## Modeling code records
= = = = =

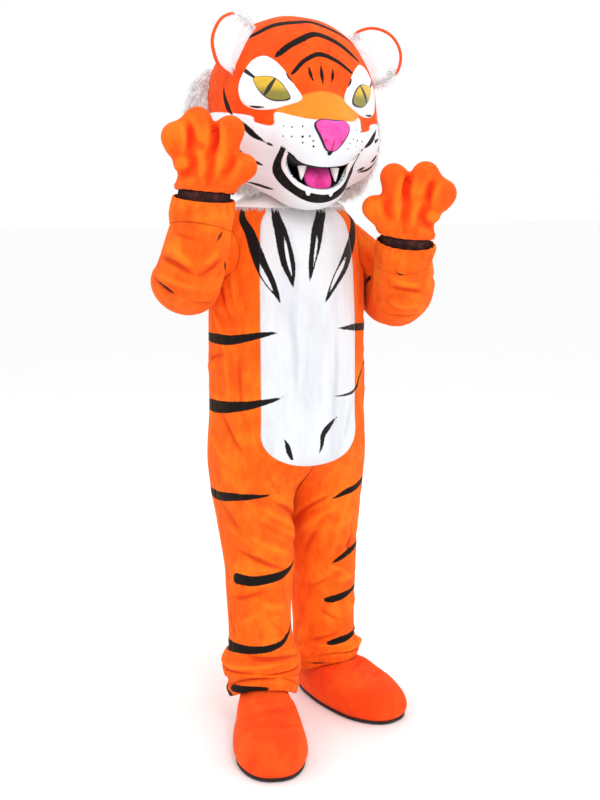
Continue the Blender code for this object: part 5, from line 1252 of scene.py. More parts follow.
def head_plush():
    finish = Finish("head_plush", 0.92, 0.10, (1.0, 0.60, 0.35))
    colour = plush_colour(finish, CROWN_ORANGE, ORANGE, CROWN_DEEP)
    bridge = plush_colour(finish, BRIDGE_ORANGE, BRIDGE_LIGHT, ORANGE_LIGHT)
    colour = finish.mix(finish.ramp(finish.kept("bridge"), 0.004, -0.004), colour, bridge)
    white = finish.mix(finish.ramp(finish.noise(9, 3), 0.42, 0.70, 0.0, 0.5), FACE_WHITE, CHEEK_SHADE)
    white = finish.mix(finish.ramp(finish.kept("hollow"), 0.0002, 0.004, 0.0, 0.5), white, WHITE_SHADE)
    rough = finish.sum(finish.noise(300, 3, 0.6), 0.5, "SUBTRACT")
    edge = finish.sum(finish.kept("white"), finish.sum(rough, 0.0022, "MULTIPLY"))
    colour = finish.mix(finish.ramp(edge, 0.0012, -0.0012), colour, white)
    pile(finish)
    return finish.done(marked(finish, colour))


def ear_plush(name, inner):
    finish = Finish(name, 0.92, 0.35)
    if inner:
        # Painted shade in soft lilac-grey patches over the white
        colour = finish.mix(finish.ramp(finish.noise(40, 3), 0.4, 0.7, 0.0, 0.4), WHITE, LILAC_SHADE)
    else:
        colour = plush_colour(finish, CROWN_ORANGE, ORANGE, CROWN_DEEP)
        colour = finish.mix(finish.ramp(finish.kept("white"), 0.000, 0.004), colour, WHITE)
    pile(finish)
    return finish.done(colour)


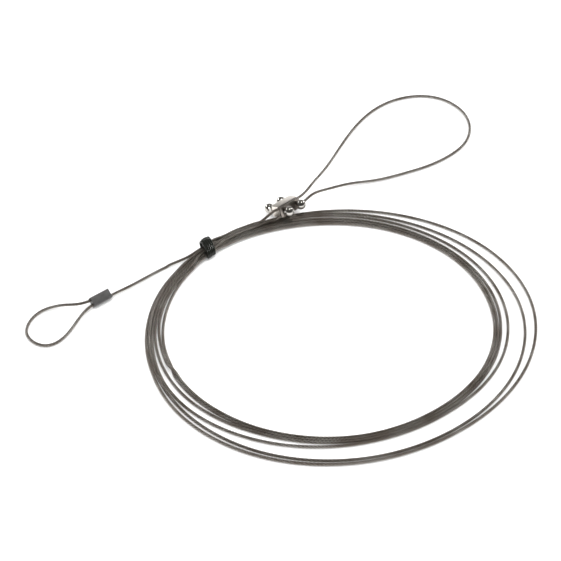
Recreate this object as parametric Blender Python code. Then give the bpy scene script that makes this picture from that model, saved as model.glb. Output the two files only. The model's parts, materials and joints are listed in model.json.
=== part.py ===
"""A wire rope lanyard, coiled for storage, in metres.

One rope runs from a small fixed eye, closed by a pressed ferrule, along a straight lead into a
flat coil, out again to a two-bolt clamp, round a large eye and back through the clamp. A plastic
coated wire ties the coil. +Z is up, +X runs from the fixed eye to the large eye, and the origin
is on the ground under the middle of the whole lanyard.
"""

import math

import bmesh
import bpy
import numpy as np
from mathutils import Euler, Matrix, Vector

# Rope, and the space left between pieces that only touch
ROPE_DIAMETER = 0.0020
GAP = 0.0003
GROUND_CLEARANCE = 0.0001

# Coil: its centre, and its inner and outer radius at every 30 degrees, anticlockwise from +X
COIL_CENTRE = Vector((-0.0400, -0.0215, 0.0))
COIL_INNER = (
    *(0.1095, 0.1090, 0.1070, 0.1070, 0.1065, 0.1070),
    *(0.1075, 0.1065, 0.1050, 0.1035, 0.1055, 0.1085),
)
COIL_OUTER = (
    *(0.1375, 0.1300, 0.1200, 0.1165, 0.1165, 0.1200),
    *(0.1280, 0.1325, 0.1300, 0.1280, 0.1315, 0.1370),
)
COIL_LAYER_PITCH = 0.00173
COIL_SECTIONS = 96

# Pressed ferrule of the fixed eye, lying on one of its long edges
FERRULE_SPOT = Vector((-0.1415, 0.0916, 0.0))
FERRULE_TURN = Euler((math.radians(40), 0, math.radians(2.5)))
FERRULE_LENGTH = 0.0148
FERRULE_WALL = 0.0004
FERRULE_COVER = 0.0007
FERRULE_WEB = 0.0007
FERRULE_EDGE = 0.0008
TAIL_SHOWS = 0.0002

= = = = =

Within the listing above, locate the line containing "Recreate this object" and the line containing "COIL_SECTIONS = 96". Reproduce those two lines and all lines between them exactly, with nothing added.

## Answer for the task
Recreate this object as parametric Blender Python code. Then give the bpy scene script that makes this picture from that model, saved as model.glb. Output the two files only. The model's parts, materials and joints are listed in model.json.
=== part.py ===
"""A wire rope lanyard, coiled for storage, in metres.

One rope runs from a small fixed eye, closed by a pressed ferrule, along a straight lead into a
flat coil, out again to a two-bolt clamp, round a large eye and back through the clamp. A plastic
coated wire ties the coil. +Z is up, +X runs from the fixed eye to the large eye, and the origin
is on the ground under the middle of the whole lanyard.
"""

import math

import bmesh
import bpy
import numpy as np
from mathutils import Euler, Matrix, Vector

# Rope, and the space left between pieces that only touch
ROPE_DIAMETER = 0.0020
GAP = 0.0003
GROUND_CLEARANCE = 0.0001

# Coil: its centre, and its inner and outer radius at every 30 degrees, anticlockwise from +X
COIL_CENTRE = Vector((-0.0400, -0.0215, 0.0))
COIL_INNER = (
    *(0.1095, 0.1090, 0.1070, 0.1070, 0.1065, 0.1070),
    *(0.1075, 0.1065, 0.1050, 0.1035, 0.1055, 0.1085),
)
COIL_OUTER = (
    *(0.1375, 0.1300, 0.1200, 0.1165, 0.1165, 0.1200),
    *(0.1280, 0.1325, 0.1300, 0.1280, 0.1315, 0.1370),
)
COIL_LAYER_PITCH = 0.00173
COIL_SECTIONS = 96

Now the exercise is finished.